Is there an alternative for the getUserPixels method offered by OpenNI in the official Kinect SDK?

How would one implement this functionality with the official Kinect SDK?


Solution

  • The official Kinect for Windows SDK (v1.6) does not support a direct call, such as getUserPixels, to extract a player silhouette but does contain all the information necessary to do so.

    You can see this in action, in different ways, by examining two of the examples available from the Kinect for Windows Developer Toolkit.

    • Basic Interactions-WPF: includes a function to create a simple silhouette of the user being tracked.
    • Green Screen (-WPF, or -D2D): shows how to perform background subtraction to produce a green screen effect. In this example the data from the RGB camera is superimposed over a image.

    The two examples do this in different ways.

    • Basic Interactions will pull out a BitmapMask of from the depth data which corresponds to the requested player. This has the advantage of only showing tracked users; any object not thought to be a skeleton is ignored.
    • Green Screen does not look for a particular user, instead opting for motion. This gives the advantage silhouetting any moving object -- such as a ball being passed between two users.

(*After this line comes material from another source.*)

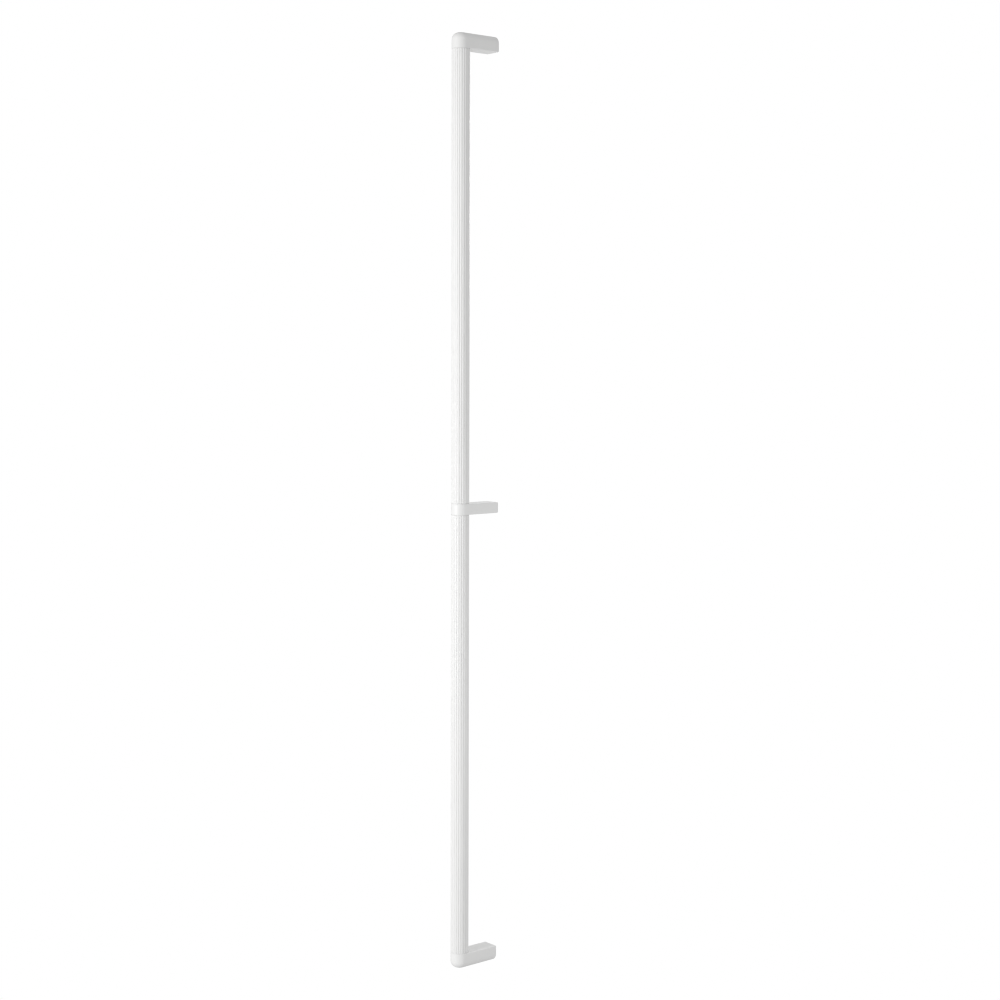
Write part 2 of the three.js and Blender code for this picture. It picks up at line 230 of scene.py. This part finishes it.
def grainGroup():
    # Height: two noises, fine grain plus a third as much coarse ripple. Mottle: a slow noise, 0 to 1.
    group, start, end = makeGroup(
        "mouldedGrain",
        [("Vector", "NodeSocketVector", None), ("Grain", "NodeSocketFloat", 2200.0),
         ("Ripple", "NodeSocketFloat", 160.0), ("Mottle", "NodeSocketFloat", 22.0)],
        [("Height", "NodeSocketFloat"), ("Mottle", "NodeSocketFloat")],
    )
    noise = {}
    for label, detail in mouldedGrain["noises"].items():
        sockets = {"Vector": start.outputs["Vector"], "Scale": start.outputs[label], "Detail": detail}
        noise[label] = addNode(group, "ShaderNodeTexNoise", sockets).outputs[0]
    terms = {0: noise["Ripple"], 1: mouldedGrain["rippleShare"], 2: noise["Grain"]}
    height = addNode(group, "ShaderNodeMath", terms, operation="MULTIPLY_ADD")
    group.links.new(height.outputs[0], end.inputs["Height"])
    group.links.new(noise["Mottle"], end.inputs["Mottle"])


def makeLook(name, finish):
    # Colour and roughness each run between two values with the mottle; bump comes from the grain's height
    look = bpy.data.materials.new(name)
    look.use_nodes = True
    tree = look.node_tree
    shader = tree.nodes["Principled BSDF"]
    place = addNode(tree, "ShaderNodeTexCoord")
    sockets = {"Vector": place.outputs["Object"], "Scale": finish["stretch"]}
    stretch = addNode(tree, "ShaderNodeMapping", sockets)
    grain = addNode(tree, "ShaderNodeGroup", node_tree=bpy.data.node_groups["mouldedGrain"])
    tree.links.new(stretch.outputs[0], grain.inputs["Vector"])
    for key in ("Grain", "Ripple", "Mottle"):
        grain.inputs[key].default_value = finish[key]
    tint = addNode(tree, "ShaderNodeMix", {0: grain.outputs["Mottle"]}, data_type="RGBA")
    tint.inputs[6].default_value = (*finish["dark"], 1)  # sockets 6 and 7 are the two colours
    tint.inputs[7].default_value = (*finish["light"], 1)
    tree.links.new(tint.outputs[2], shader.inputs["Base Color"])
    lowMottle, highMottle = mouldedGrain["mottleRange"]
    low, high = finish["rough"]
    rough = addNode(tree, "ShaderNodeMapRange", {"Value": grain.outputs["Mottle"], "From Min": lowMottle,
                                                 "From Max": highMottle, "To Min": low, "To Max": high})
    tree.links.new(rough.outputs[0], shader.inputs["Roughness"])
    bump = addNode(tree, "ShaderNodeBump", {"Height": grain.outputs["Height"], "Strength": finish["bump"],
                                            "Distance": finish["relief"]})
    tree.links.new(bump.outputs[0], shader.inputs["Normal"])
    shader.inputs["Metallic"].default_value = finish["metal"]
    return look


# stretch multiplies the coordinates, so a small one draws the pattern out along that axis;
# rough is the roughness where the mottle is low and where it is high
finishes = {
    # white extruded plastic, its faint draw lines running lengthwise
    "gripPlastic": {"stretch": (1, 1, 0.02), "Grain": 2600.0, "Ripple": 500.0, "Mottle": 30.0,
                    "dark": (0.82, 0.82, 0.815), "light": (0.86, 0.86, 0.855), "rough": (0.38, 0.48),
                    "bump": 0.12, "relief": 0.05 * mm, "metal": 0.0},
    # white moulded plastic with a fine spark-eroded grain
    "housingPlastic": {"stretch": (1, 1, 1), "Grain": 2400.0, "Ripple": 180.0, "Mottle": 26.0,
                       "dark": (0.81, 0.81, 0.805), "light": (0.85, 0.85, 0.845), "rough": (0.4, 0.5),
                       "bump": 0.2, "relief": 0.05 * mm, "metal": 0.0},
    "sealRubber": {"stretch": (1, 1, 1), "Grain": 1500.0, "Ripple": 300.0, "Mottle": 60.0,
                   "dark": (0.77, 0.77, 0.765), "light": (0.82, 0.82, 0.815), "rough": (0.6, 0.75),
                   "bump": 0.3, "relief": 0.05 * mm, "metal": 0.0},
    "castAluminium": {"stretch": (1, 1, 1), "Grain": 900.0, "Ripple": 240.0, "Mottle": 90.0,
                      "dark": (0.42, 0.42, 0.43), "light": (0.6, 0.61, 0.62), "rough": (0.45, 0.65),
                      "bump": 0.5, "relief": 0.1 * mm, "metal": 1.0},
    "tubeAluminium": {"stretch": (1, 1, 0.01), "Grain": 2600.0, "Ripple": 700.0, "Mottle": 80.0,
                      "dark": (0.6, 0.61, 0.63), "light": (0.74, 0.75, 0.77), "rough": (0.25, 0.4),
                      "bump": 0.2, "relief": 0.04 * mm, "metal": 1.0},
    "screwSteel": {"stretch": (1, 1, 1), "Grain": 3200.0, "Ripple": 600.0, "Mottle": 300.0,
                   "dark": (0.46, 0.46, 0.47), "light": (0.66, 0.66, 0.67), "rough": (0.22, 0.38),
                   "bump": 0.2, "relief": 0.03 * mm, "metal": 1.0},
    "insertBrass": {"stretch": (1, 1, 1), "Grain": 3000.0, "Ripple": 500.0, "Mottle": 200.0,
                    "dark": (0.5, 0.38, 0.18), "light": (0.72, 0.57, 0.3), "rough": (0.25, 0.4),
                    "bump": 0.2, "relief": 0.03 * mm, "metal": 1.0},
}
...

    I believe the "Basic Interactions" example will show you how you implement what you are looking for. You'll have to do the work yourself, but it is possible. For example, using the "Basic Interactions" example as a base I created a UserControl that generates a simple silhouette of the user being tracked...

    When the skeleton frame is ready, I pull out the player index:

    private void OnSkeletonFrameReady(object sender, SkeletonFrameReadyEventArgs e)
    {
        using (SkeletonFrame skeletonFrame = e.OpenSkeletonFrame())
        {
            if (skeletonFrame != null && skeletonFrame.SkeletonArrayLength > 0)
            {
                if (_skeletons == null || _skeletons.Length != skeletonFrame.SkeletonArrayLength)
                {
                    _skeletons = new Skeleton[skeletonFrame.SkeletonArrayLength];
                }
    
                skeletonFrame.CopySkeletonDataTo(_skeletons);
    
                // grab the tracked skeleton and set the playerIndex for use pulling
                // the depth data out for the silhouette.
                // NOTE: this assumes only a single tracked skeleton!
                this.playerIndex = -1;
                for (int i = 0; i < _skeletons.Length; i++)
                {
                    if (_skeletons[i].TrackingState != SkeletonTrackingState.NotTracked)
                    {
                        this.playerIndex = i+1;
                    }
                }
            }
        }
    }
    

    Then, when the next depth frame is ready, I pull out BitmapMask for the user that corresponds to playerIndex.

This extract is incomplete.